Task to carry out – Select every line containing the word "scene" from the material, and copy those lines.
%%
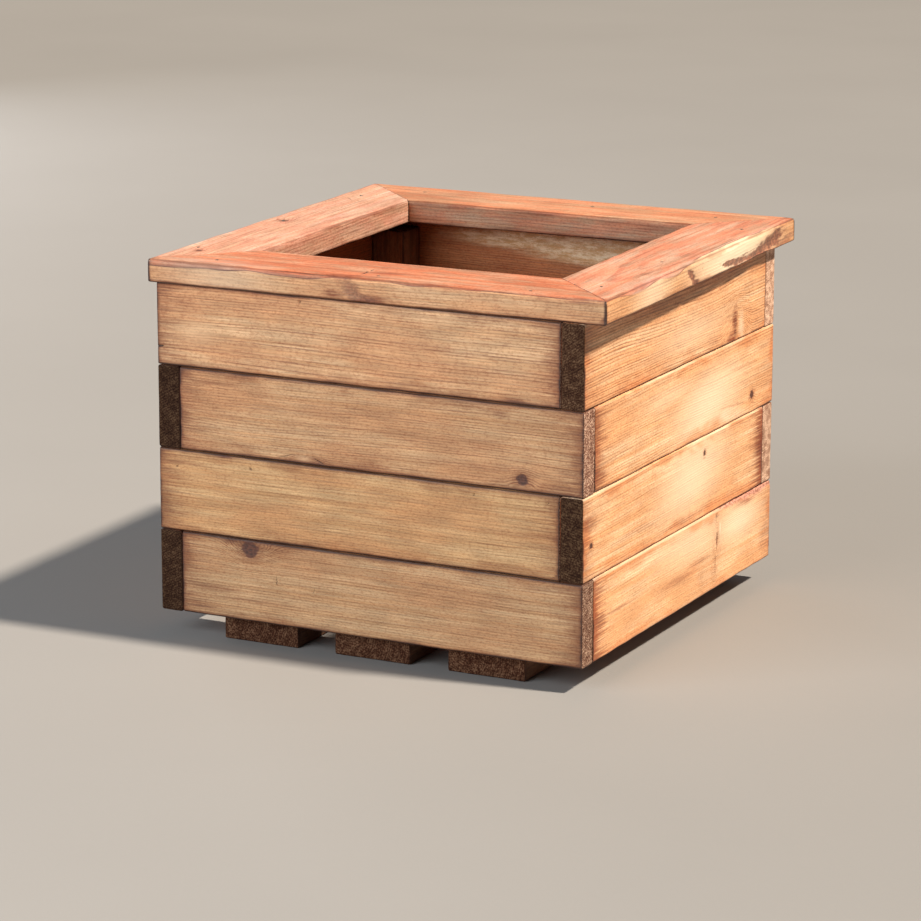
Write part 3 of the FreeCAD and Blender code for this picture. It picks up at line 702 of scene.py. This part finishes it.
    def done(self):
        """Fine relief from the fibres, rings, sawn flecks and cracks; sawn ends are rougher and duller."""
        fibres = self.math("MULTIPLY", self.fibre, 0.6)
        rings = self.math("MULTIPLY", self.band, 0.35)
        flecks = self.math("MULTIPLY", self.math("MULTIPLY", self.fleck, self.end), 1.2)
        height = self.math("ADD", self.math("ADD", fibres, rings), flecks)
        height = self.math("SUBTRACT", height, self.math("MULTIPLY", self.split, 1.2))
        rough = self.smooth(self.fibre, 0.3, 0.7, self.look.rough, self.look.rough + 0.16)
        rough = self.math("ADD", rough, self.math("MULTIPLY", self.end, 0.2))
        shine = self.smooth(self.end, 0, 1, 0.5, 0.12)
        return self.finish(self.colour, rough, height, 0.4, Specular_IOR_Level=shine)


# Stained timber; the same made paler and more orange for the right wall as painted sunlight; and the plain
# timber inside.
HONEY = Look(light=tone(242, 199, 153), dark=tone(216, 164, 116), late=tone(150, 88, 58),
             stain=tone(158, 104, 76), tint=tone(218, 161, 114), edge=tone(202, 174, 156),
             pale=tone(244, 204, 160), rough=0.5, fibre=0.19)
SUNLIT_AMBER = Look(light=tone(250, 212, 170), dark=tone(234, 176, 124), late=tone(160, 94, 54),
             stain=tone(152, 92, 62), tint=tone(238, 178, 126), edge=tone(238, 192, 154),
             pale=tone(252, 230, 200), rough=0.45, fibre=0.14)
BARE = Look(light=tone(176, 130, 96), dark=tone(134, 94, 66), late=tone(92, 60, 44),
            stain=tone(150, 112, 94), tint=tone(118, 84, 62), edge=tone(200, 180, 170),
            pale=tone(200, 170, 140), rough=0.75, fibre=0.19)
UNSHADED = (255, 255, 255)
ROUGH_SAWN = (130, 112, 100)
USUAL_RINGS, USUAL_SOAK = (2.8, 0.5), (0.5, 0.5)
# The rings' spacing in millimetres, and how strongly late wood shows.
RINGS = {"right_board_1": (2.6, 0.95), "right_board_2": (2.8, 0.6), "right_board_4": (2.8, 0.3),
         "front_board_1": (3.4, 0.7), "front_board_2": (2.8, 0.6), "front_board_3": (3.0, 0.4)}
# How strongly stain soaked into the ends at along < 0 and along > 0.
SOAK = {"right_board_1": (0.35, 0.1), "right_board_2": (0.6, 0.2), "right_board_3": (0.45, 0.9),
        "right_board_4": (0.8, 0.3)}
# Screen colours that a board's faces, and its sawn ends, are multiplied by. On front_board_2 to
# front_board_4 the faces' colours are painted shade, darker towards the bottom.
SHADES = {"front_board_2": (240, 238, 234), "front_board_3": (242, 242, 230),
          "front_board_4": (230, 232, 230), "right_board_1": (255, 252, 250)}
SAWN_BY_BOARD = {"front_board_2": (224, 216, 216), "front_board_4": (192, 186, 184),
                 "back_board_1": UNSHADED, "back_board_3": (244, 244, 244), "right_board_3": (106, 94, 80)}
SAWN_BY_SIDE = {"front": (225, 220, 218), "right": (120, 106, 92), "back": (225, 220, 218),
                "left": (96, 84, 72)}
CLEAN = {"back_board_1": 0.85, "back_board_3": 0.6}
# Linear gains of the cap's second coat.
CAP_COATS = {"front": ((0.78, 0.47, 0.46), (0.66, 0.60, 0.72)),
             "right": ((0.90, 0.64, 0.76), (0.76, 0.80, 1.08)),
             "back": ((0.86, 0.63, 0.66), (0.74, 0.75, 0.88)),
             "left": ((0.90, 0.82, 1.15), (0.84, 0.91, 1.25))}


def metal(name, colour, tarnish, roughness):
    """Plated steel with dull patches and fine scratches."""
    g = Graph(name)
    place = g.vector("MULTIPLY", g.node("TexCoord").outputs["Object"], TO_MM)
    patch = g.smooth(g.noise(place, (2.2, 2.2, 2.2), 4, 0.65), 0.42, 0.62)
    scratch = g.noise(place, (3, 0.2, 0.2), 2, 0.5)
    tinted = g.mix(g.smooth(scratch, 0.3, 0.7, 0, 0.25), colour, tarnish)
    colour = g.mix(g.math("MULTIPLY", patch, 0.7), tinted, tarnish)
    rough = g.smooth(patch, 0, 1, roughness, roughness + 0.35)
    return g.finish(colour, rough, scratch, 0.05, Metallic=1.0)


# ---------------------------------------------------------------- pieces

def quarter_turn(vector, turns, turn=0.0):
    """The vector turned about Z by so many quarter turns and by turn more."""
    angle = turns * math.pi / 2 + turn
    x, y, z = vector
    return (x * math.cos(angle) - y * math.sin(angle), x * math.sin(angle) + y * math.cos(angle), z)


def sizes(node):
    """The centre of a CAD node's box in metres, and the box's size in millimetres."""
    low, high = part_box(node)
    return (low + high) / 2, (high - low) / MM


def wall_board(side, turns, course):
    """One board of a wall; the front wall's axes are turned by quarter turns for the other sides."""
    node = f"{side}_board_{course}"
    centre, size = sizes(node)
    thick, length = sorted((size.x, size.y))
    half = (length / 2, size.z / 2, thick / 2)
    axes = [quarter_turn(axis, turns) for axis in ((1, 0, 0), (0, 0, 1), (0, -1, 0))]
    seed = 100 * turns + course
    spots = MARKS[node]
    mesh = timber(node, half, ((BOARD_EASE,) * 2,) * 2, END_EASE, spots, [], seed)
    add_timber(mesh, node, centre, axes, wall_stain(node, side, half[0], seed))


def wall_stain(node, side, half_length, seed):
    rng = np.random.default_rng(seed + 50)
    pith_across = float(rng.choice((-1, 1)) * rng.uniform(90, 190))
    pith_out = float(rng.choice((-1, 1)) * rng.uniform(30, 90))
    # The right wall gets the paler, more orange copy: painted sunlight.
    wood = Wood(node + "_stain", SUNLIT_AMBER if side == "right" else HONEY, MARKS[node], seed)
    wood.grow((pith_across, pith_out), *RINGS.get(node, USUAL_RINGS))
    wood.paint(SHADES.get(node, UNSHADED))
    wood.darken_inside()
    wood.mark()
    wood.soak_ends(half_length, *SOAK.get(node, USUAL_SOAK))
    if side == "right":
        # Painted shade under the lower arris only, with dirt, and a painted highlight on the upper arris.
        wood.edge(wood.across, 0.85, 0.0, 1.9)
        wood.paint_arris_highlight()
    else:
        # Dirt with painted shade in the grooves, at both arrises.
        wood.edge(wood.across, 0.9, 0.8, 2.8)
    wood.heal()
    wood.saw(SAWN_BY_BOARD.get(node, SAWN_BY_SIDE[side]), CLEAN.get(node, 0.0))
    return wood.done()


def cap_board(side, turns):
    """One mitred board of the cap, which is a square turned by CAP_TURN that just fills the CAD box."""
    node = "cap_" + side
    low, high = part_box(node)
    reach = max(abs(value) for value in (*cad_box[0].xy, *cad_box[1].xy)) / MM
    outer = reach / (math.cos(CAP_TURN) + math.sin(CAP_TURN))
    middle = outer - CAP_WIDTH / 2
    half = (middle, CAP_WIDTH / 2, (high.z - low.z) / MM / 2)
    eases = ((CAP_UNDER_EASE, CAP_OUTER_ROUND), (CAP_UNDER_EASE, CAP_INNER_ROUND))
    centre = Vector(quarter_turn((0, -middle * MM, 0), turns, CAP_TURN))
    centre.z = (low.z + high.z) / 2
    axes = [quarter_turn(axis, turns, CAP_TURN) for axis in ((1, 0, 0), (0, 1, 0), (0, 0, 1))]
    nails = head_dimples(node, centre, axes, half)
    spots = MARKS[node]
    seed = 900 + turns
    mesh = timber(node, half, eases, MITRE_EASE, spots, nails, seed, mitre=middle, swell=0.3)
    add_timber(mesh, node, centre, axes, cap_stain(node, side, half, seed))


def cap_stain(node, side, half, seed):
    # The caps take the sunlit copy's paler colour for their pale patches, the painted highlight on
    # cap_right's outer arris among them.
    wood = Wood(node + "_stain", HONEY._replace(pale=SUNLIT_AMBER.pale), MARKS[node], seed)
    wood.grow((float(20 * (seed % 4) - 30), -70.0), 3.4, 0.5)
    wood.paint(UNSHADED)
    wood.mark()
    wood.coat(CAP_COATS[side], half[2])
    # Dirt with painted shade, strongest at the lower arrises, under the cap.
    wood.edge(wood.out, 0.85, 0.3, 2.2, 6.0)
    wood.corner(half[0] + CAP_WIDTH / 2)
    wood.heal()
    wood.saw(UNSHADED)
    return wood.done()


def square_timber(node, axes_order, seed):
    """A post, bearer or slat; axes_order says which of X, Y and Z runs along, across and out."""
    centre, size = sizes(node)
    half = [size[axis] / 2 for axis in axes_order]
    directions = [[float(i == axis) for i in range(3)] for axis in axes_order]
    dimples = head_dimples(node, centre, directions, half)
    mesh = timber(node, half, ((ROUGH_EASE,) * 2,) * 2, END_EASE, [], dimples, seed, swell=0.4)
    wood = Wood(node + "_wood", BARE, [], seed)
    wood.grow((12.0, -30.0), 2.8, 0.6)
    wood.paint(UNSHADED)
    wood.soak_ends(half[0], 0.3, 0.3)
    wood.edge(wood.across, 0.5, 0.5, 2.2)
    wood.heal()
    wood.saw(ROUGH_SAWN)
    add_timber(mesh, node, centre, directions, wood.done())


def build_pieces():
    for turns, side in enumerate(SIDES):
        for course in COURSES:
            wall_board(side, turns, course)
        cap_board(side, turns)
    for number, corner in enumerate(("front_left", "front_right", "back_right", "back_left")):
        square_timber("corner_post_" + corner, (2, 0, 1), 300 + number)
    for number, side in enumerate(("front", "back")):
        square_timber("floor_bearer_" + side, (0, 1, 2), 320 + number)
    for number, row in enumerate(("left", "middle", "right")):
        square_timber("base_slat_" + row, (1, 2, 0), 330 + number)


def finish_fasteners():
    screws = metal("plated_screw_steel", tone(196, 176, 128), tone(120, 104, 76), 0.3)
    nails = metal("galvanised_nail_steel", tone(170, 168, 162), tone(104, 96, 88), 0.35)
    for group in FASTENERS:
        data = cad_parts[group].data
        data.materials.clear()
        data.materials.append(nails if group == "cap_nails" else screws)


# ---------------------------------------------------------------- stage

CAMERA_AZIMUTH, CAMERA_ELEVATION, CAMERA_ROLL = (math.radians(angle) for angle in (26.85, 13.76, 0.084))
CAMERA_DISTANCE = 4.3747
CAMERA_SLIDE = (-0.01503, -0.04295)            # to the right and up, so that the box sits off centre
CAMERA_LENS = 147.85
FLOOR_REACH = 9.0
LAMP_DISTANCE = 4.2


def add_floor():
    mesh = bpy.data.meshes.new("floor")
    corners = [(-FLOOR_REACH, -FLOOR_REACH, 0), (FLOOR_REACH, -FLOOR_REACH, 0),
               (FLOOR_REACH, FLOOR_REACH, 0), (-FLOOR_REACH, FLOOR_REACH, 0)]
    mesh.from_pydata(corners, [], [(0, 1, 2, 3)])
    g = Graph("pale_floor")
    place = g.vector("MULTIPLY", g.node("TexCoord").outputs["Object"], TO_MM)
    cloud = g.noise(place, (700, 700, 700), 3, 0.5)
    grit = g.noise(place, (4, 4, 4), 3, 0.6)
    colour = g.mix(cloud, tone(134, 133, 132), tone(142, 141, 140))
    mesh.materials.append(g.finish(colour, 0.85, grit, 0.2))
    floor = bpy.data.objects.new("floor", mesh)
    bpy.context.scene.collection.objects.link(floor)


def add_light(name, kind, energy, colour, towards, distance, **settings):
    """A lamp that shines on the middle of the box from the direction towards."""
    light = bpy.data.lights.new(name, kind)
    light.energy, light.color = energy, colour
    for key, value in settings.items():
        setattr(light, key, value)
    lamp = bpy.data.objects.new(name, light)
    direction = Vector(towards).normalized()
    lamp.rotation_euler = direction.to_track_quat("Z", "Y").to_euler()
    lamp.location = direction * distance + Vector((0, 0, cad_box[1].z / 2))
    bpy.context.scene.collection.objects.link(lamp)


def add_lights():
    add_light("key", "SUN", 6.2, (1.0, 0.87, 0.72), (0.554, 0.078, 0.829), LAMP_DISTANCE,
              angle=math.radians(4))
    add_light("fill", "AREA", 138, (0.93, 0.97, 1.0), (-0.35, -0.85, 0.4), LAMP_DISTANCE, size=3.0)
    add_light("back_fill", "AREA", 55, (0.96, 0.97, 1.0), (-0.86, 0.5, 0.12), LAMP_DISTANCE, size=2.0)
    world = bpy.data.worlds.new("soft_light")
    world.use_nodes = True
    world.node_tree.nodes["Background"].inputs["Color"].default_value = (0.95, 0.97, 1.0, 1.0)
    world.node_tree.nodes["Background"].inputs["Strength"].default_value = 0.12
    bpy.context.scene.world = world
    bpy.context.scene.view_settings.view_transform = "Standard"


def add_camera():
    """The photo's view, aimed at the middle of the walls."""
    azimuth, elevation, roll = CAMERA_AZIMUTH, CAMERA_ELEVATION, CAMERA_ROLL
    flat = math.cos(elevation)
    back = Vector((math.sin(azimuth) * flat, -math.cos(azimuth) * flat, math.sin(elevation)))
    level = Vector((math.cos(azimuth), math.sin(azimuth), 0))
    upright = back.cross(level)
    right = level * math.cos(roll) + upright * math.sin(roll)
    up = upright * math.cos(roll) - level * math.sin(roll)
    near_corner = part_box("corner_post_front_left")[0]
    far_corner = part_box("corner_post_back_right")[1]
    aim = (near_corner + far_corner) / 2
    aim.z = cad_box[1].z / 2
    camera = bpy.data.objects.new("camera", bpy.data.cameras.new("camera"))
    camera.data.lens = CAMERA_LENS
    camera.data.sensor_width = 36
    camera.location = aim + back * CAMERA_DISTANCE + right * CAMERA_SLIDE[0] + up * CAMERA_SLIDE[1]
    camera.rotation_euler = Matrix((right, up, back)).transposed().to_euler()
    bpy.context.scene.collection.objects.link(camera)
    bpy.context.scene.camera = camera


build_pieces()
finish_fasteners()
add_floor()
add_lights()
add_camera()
%%
Finished exercise –
Write part 3 of the FreeCAD and Blender code for this picture. It picks up at line 702 of scene.py. This part finishes it.
    bpy.context.scene.collection.objects.link(floor)
    bpy.context.scene.collection.objects.link(lamp)
    bpy.context.scene.world = world
    bpy.context.scene.view_settings.view_transform = "Standard"
    bpy.context.scene.collection.objects.link(camera)
    bpy.context.scene.camera = camera